Tradition et contemporanéité : interview à Thierry Malandain

A l’occasion du XXIIIème festival  » Le Temps d’aimer la danse  » de Biarritz qui a proposé cette année 46 spectacles et invité 30 compagnies, son directeur artistique, Thierry Malandain, nous a dévoilé les secrets de son organisation, les principes de ses créations artistiques et les tendances du panorama chorégraphique.

A.P.: Il s’agit de la XXIIIème édition du Festival. Comment avez-vous choisi les compagnies invitées et quelles ont étés les ambitions de cet événement ?

T.M.: Mon ambition principale était celle de donner un panorama ouvert à 360 dégréés sur la danse contemporaine d’aujourd’hui. Je commence à regarder les vidéos des compagnies qui m’envoient leurs oeuvres même deux ou trois ans à l’avance. Nous avons aussi un réseau international de partenariats qui nous propose de nouveaux artistes, témoins des tendances contemporaines. Par exemple cette année, l’association KORZO de l’Haye qui met à disposition des studios à deux jeunes créateurs, nous a permis de connaître Samir Calixto qui a présenté un duo bouleversant sur les Quatre Saisons de Vivaldi.
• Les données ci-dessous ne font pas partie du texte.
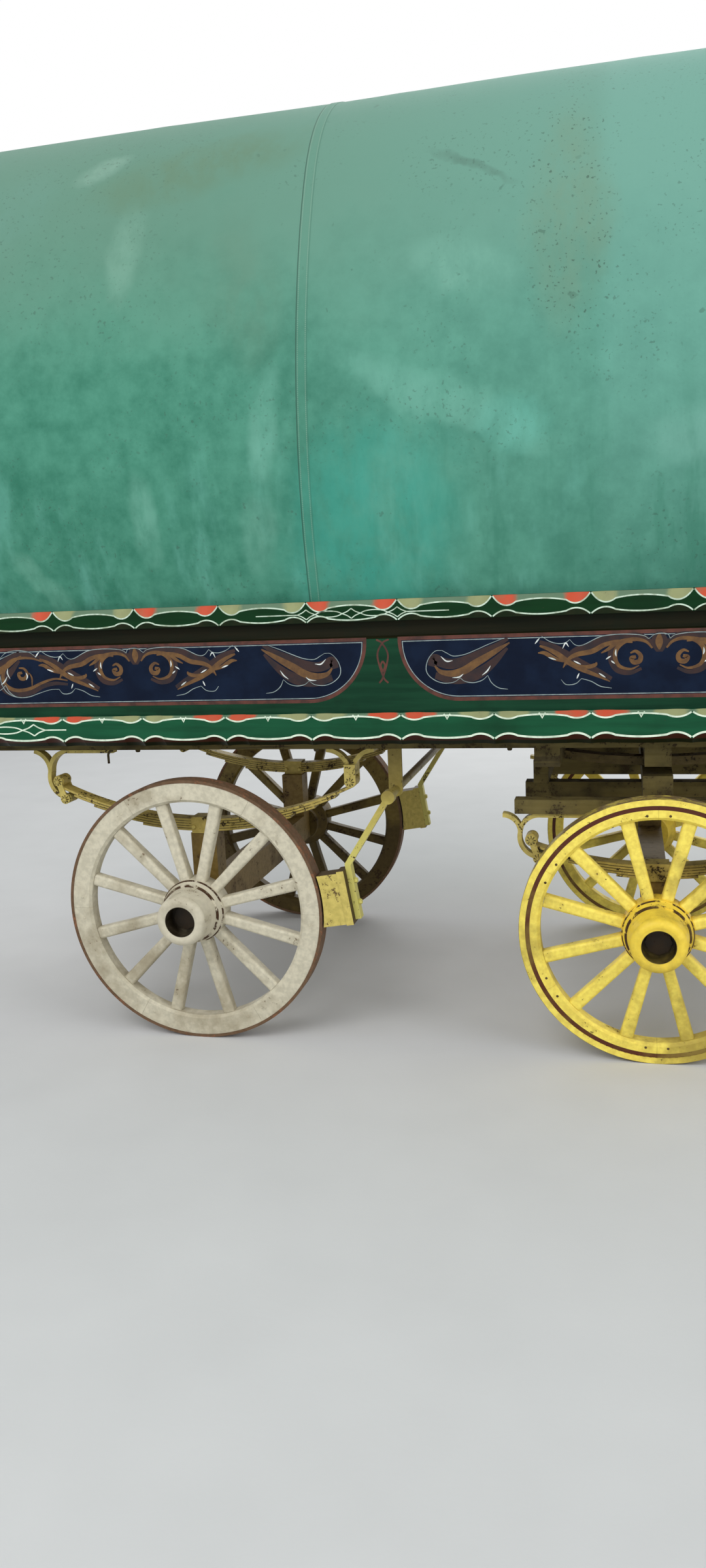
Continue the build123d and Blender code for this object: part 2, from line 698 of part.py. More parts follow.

Une autre source est le concours Reconnaissance. Les lauréats du concours ont la possibilité de montrer leurs travaux chorégraphiques pendant le festival. Certainement le choix n’est pas facile et d’ailleurs je ne peux pas choisir seulement les spectacles que j’aime. L’important pour moi est que les spectacles aient un sens, soient cohérents et puissent ouvrir les portes de l’imaginaire pour permettre au public de saisir les différences parmi les divers styles chorégraphiques.

Vous avez déjà créé plus de 70 ballets, mais comment avez-vous commencé votre carrière de chorégraphe ?

J’étais danseur classique au Ballet de Nancy et bizarrement, même si j’avais 23 ans, je pensais déjà à mon futur, à quand j’aurais arrêté de danser.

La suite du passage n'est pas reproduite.